= Dataset content =
========================================
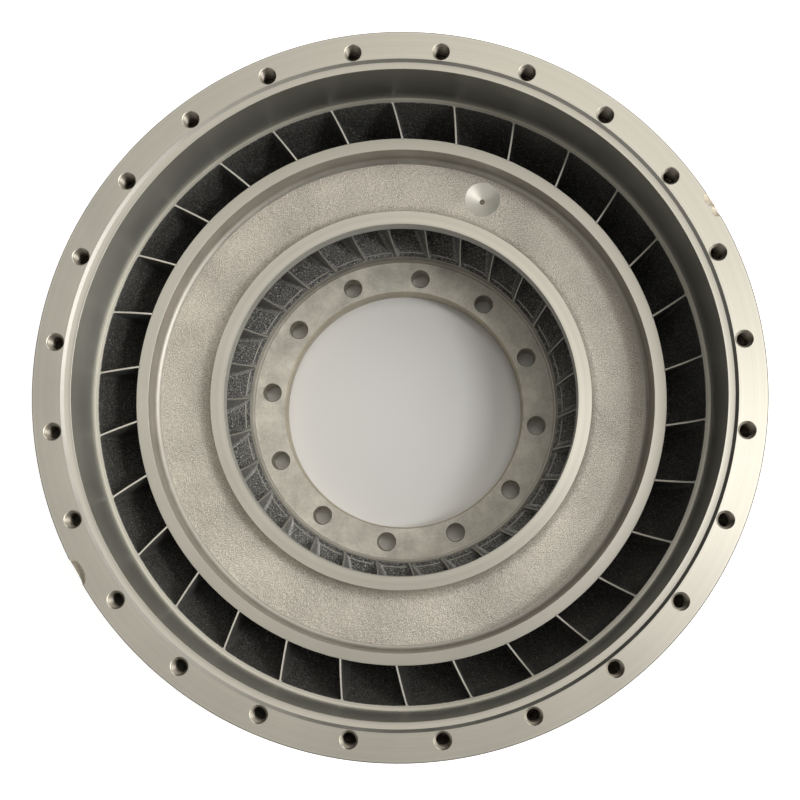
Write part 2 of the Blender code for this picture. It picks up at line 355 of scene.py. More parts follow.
def keep_flats(piece):
    """Wide flat faces keep their own normals beside small rounded edges."""
    weighted = piece.modifiers.new("flat_faces", "WEIGHTED_NORMAL")
    weighted.keep_sharp = True


# Materials


def add(tree, kind, inputs=None, **settings):
    """A shader node, with its settings and its inputs, which are values or sockets to link."""
    made = tree.nodes.new(kind)
    for name, value in settings.items():
        setattr(made, name, value)
    for name, value in (inputs or {}).items():
        if isinstance(value, bpy.types.NodeSocket):
            tree.links.new(value, made.inputs[name])
        else:
            made.inputs[name].default_value = value
    return made


def math_node(tree, operation, first, second=0.0):
    return add(tree, "ShaderNodeMath", {0: first, 1: second}, operation=operation).outputs[0]


def new_material(name):
    material = bpy.data.materials.new(name)
    material.use_nodes = True
    tree = material.node_tree
    return material, tree, tree.nodes["Principled BSDF"]


def shade(color, factor):
    return tuple(channel * factor for channel in color) + (1.0,)


def object_place(tree):
    return add(tree, "ShaderNodeTexCoord").outputs["Object"]


def noise(tree, vector, scale, detail=2.0, roughness=0.5):
    inputs = {"Vector": vector, "Scale": scale, "Detail": detail, "Roughness": roughness}
    return add(tree, "ShaderNodeTexNoise", inputs).outputs["Fac"]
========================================
= Problem to work on =
Quote exactly the first line of the data and every line after it through the one holding "# Materials".

= Result for this exercise =
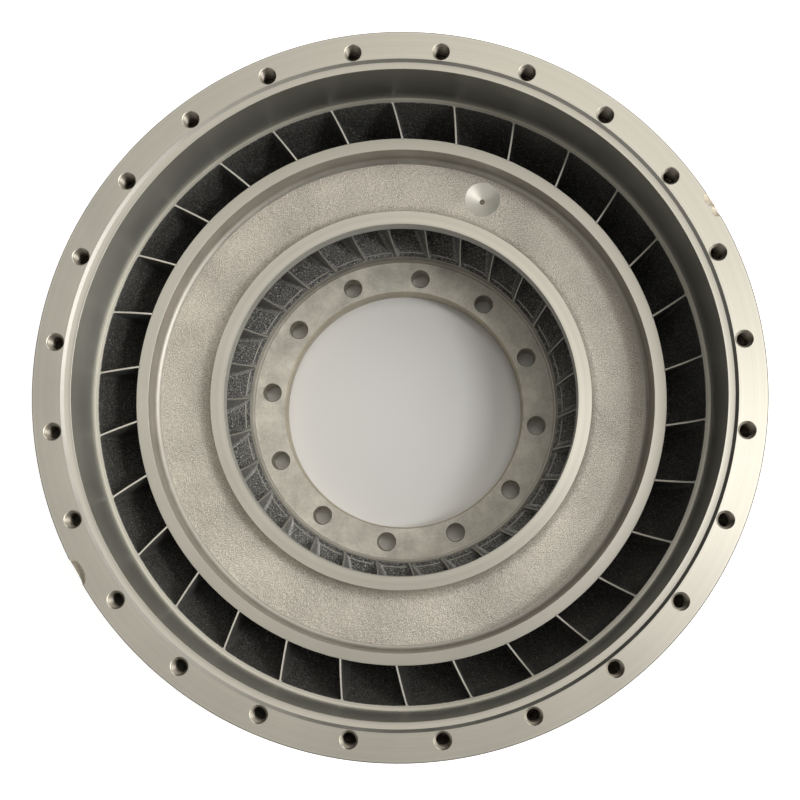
Write part 2 of the Blender code for this picture. It picks up at line 355 of scene.py. More parts follow.
def keep_flats(piece):
    """Wide flat faces keep their own normals beside small rounded edges."""
    weighted = piece.modifiers.new("flat_faces", "WEIGHTED_NORMAL")
    weighted.keep_sharp = True


# Materials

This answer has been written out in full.